Consider a manufacturing firm facing volatile commodity prices and shifting demand patterns. Normalize by removing the effects of commodity spikes and year-end inventory write-downs, while adjusting for any unusual tax items. Trace margin behavior across cycles to determine whether price competition or efficiency gains are the primary forces shaping profitability. For cash flows, normalize working capital by smoothing payables and receivables days to a mean that reflects typical supplier terms and customer payment behavior. This careful dissection yields a credible picture of ongoing cash generation, supporting more robust investment and financing decisions.
In the technology sector, normalization often focuses on onboarding costs, software amortization, and scalable recurring revenues. Strip out one-time platform migrations, litigation settlements, and restructuring charges that do not reflect ongoing performance. Normalize cash flows by isolating recurring subscription cash flows from opportunistic licensing receipts and capitalized investments. A disciplined approach recognizes that growth investments may temporarily depress near-term cash flow while building long-term value. The resulting figures provide a steadier basis for estimating sustainable profitability and for comparing companies with different growth profiles.

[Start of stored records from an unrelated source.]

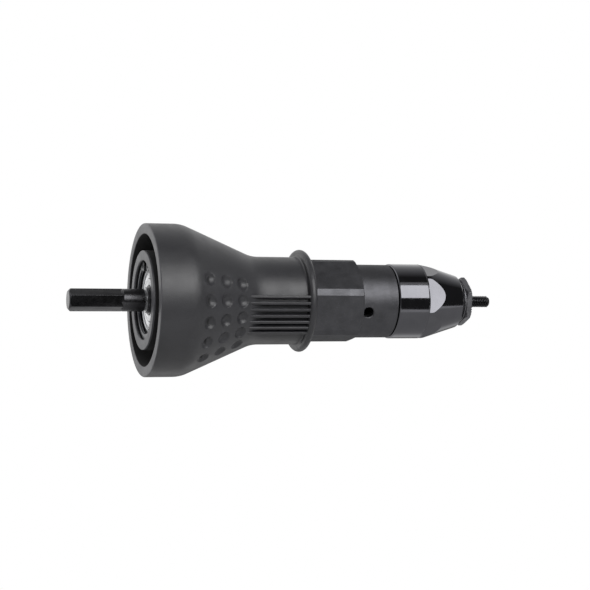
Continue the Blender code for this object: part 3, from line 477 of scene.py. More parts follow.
def edit(piece, *steps):
    """Runs edit mode operators on all of a piece."""
    only(piece)
    bpy.ops.object.mode_set(mode="EDIT")
    bpy.ops.mesh.select_all(action="SELECT")
    for step, settings in steps:
        getattr(bpy.ops.mesh, step)(**settings)
    bpy.ops.object.mode_set(mode="OBJECT")


def edit_chosen(piece, parts, wanted, step, settings):
    """Runs one edit mode operator on those faces or edges of a piece that are wanted."""
    only(piece)
    bpy.ops.object.mode_set(mode="EDIT")
    bpy.ops.mesh.select_all(action="DESELECT")
    bpy.ops.object.mode_set(mode="OBJECT")
    for part in parts:
        part.select = wanted(part)
    bpy.ops.object.mode_set(mode="EDIT")
    getattr(bpy.ops.mesh, step)(**settings)
    bpy.ops.object.mode_set(mode="OBJECT")


CLEAN = (("select_all", {"action": "SELECT"}),
         ("remove_doubles", {"threshold": mm(0.001)}),
         ("delete_loose", {}),
         ("select_all", {"action": "SELECT"}),
         ("normals_make_consistent", {"inside": False}))


def arc(x, radius, bend, first, last, count):
    """Points of a round stretch of an outline, angles from +x towards +radius."""
    turns = [math.radians(first + (last - first) * i / count) for i in range(count + 1)]
    return [(x + bend * math.cos(t), radius + bend * math.sin(t)) for t in turns]


def blend(before, corner, after, bend, count):
    """The corner of an outline rounded with an arc that touches both of its sides."""
    corner = Vector(corner)
    back = (Vector(before) - corner).normalized()
    ahead = (Vector(after) - corner).normalized()
    half = math.acos(max(-1.0, min(1.0, back.dot(ahead)))) / 2
    centre = corner + (back + ahead).normalized() * bend / math.sin(half)
    start = corner + back * bend / math.tan(half) - centre
    end = corner + ahead * bend / math.tan(half) - centre
    sweep = start.angle_signed(end)
    points = []
    for i in range(count + 1):
        spoke = start.copy()
        spoke.rotate(Matrix.Rotation(-sweep * i / count, 2))
        points.append(tuple(centre + spoke))
    return points


def stair(x, radius, *turns):
    """Points of an outline that runs along the axis and square to it by turns."""
    points = [(x, radius)]
    for i, turn in enumerate(turns):
        x, radius = (x, turn) if i % 2 else (turn, radius)
        points.append((x, radius))
    return points


def divided(start, end, parts):
    """Points that divide a straight side of an outline into equal parts."""
    return [tuple(Vector(start).lerp(Vector(end), i / parts)) for i in range(parts + 1)]


def row(start, end, step):
    """Points along a straight side of an outline, no further apart than a step."""
    return divided(start, end, math.ceil((Vector(end) - Vector(start)).length / step))


def turned(name, outline, steps=ROUND):
    """A closed outline of (x, radius) points spun about the tool's axis."""
    piece = added(name, bpy.ops.mesh.primitive_circle_add, vertices=len(outline), radius=BITE)
    for vertex, (x, radius) in zip(piece.data.vertices, outline):
        vertex.co = (x, -radius, 0)
    edit(piece, ("spin", {"steps": steps, "angle": math.tau, "center": (0, 0, 0),
                          "axis": (1, 0, 0)}), *CLEAN)
    return piece


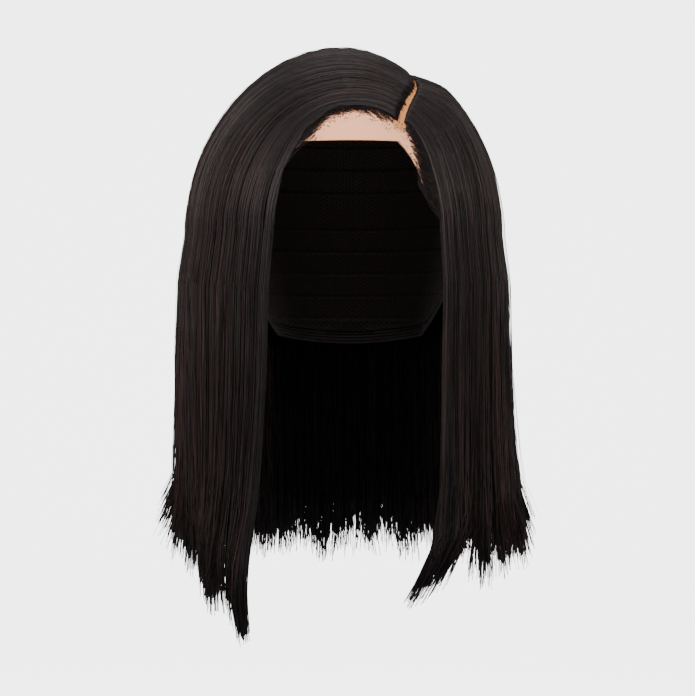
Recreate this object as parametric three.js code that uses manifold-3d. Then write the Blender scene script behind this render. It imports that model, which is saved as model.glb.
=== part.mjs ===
// A straight shoulder-length bob wig with a sheer lace front and a side part.
// It is held as a head holds it. Millimetres, +Z up, the face opening towards -Y.
// The origin is where the crown of the head touches the inside of the cap, so the
// wearer's left is +X, and the part runs back over that side of the crown.
// The cap, the lace and the elastic edge band sit on the head. Three wefts hang from the cap's
// back and sides, and seven sections of combed hair run from the part over them to the ends.
import * as THREE from "three";
import { mergeVertices } from "three/addons/utils/BufferGeometryUtils.js";
import Module from "manifold-3d";

const wasm = await Module();
wasm.setup();

// The head that the cap is made for
const headHalfWidth = 78;
const headFrontDepth = 90; // from the crown point forward to the forehead
const headBackDepth = 100;
const crownHeight = 95; // from the head's widest level up to the crown
const napeDrop = 110; // from the widest level down to the foot of the cap's form
const foreheadDrop = 59; // from the crown down to the lace's lower edge

// Cap
const capWall = 1.2;
const laceWall = 1.0;
const bandWall = 1.4;
const bandHeight = 9;
const pieceGap = 0.3;

// How far the outside of the combed hair stands off the head
const fullRightWidth = 26.5;
const fullLeftWidth = 19;
const fullFrontDepth = 9;
const fullBackDepth = 17;
const fullTopHeight = 8;
const bellyDrop = 18; // from the head's widest level down to the hair's
const hairFall = 370; // from the head's crown down to the longest ends
const tipSwing = 20; // how far the longest ends drift sideways

// Thicknesses of the hair
const partHalfWidth = 1.5;
const partFrontHalfWidth = 2.4; // at the front end of the part
const rootRise = 1.6; // hair above the cap right at the part
const hairThickness = 9; // of the combed hair where it hangs
const hairEdgeThickness = 5; // at the two edges that frame the face
const weftThickness = 6;
const lockRise = 2.0; // how far the ridge of a lock stands above its edges
const tipThickness = 1.0;
const tipReach = 24; // from the notch between two locks down to their tips

// The hair's own half sizes at its widest level, and its height above that
const hairRight = headHalfWidth + fullRightWidth;
const hairLeft = headHalfWidth + fullLeftWidth;
const hairFront = headFrontDepth + fullFrontDepth;
const hairBack = headBackDepth + fullBackDepth;
const hairCrownHeight = crownHeight + fullTopHeight + bellyDrop;
const hairEquator = -crownHeight - bellyDrop;
const headSpan = crownHeight + napeDrop;

// The cap's form below the widest level, as shares of napeDrop and of the head's half sizes
const napeForm = [
  { drop: 0, side: 1, front: 1, back: 1 },
  { drop: 0.25, side: 0.985, front: 0.98, back: 0.97 },
  { drop: 0.5, side: 0.94, front: 0.93, back: 0.9 },
  { drop: 0.78, side: 0.84, front: 0.85, back: 0.8 },
  { drop: 1, side: 0.74, front: 0.78, back: 0.7 },
];

// The part in plan, from the forehead back, as shares of the head's half sizes
const partLine = [
  { side: 0.39, along: -0.77 },
  { side: 0.51, along: -0.42 },
  { side: 0.485, along: -0.12 },
  { side: 0.42, along: 0.14 },
];

// The outside of the hanging hair: shares of the way down from the widest level to the longest
// ends, and of the hair's half sizes
const hangForm = [
  { drop: 0, right: 1, left: 1, front: 1, back: 1 },
  { drop: 0.15, right: 1.06, left: 1.045, front: 0.99, back: 1 },
  { drop: 0.42, right: 1.035, left: 1.03, front: 0.95, back: 0.97 },
  { drop: 0.66, right: 0.995, left: 1.055, front: 0.91, back: 0.93 },
  { drop: 1, right: 1, left: 1.09, front: 0.87, back: 0.9 },
];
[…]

Start with a predefined set of normalization rules approved by governance to prevent ad hoc tweaking. Clearly separate the core operating performance from transient items, and ensure all adjustments are justifiable with evidence. Maintain consistency across periods and avoid cherry-picking data to fit a preferred narrative. Use multiple methods to cross-validate results, such as regression residuals, moving averages, and peer benchmarks. Treat normalization as an ongoing process rather than a single exercise. As markets evolve, periodically revisit assumptions about cyclicality, capital structure, and growth prospects to keep valuation judgments credible.
The enduring value of normalized earnings and cash flows lies in clearer decision-making under uncertainty. Investors, lenders, and corporate strategists benefit from a framework that emphasizes sustainable performance rather than episodic peaks. By documenting methods, testing scenarios, and maintaining a transparent audit trail, practitioners can improve forecast accuracy and build trust with stakeholders. While no normalization is perfect, a disciplined approach provides a pragmatic path to valuing firms in a world where cycles are inevitable and fundamentals still matter.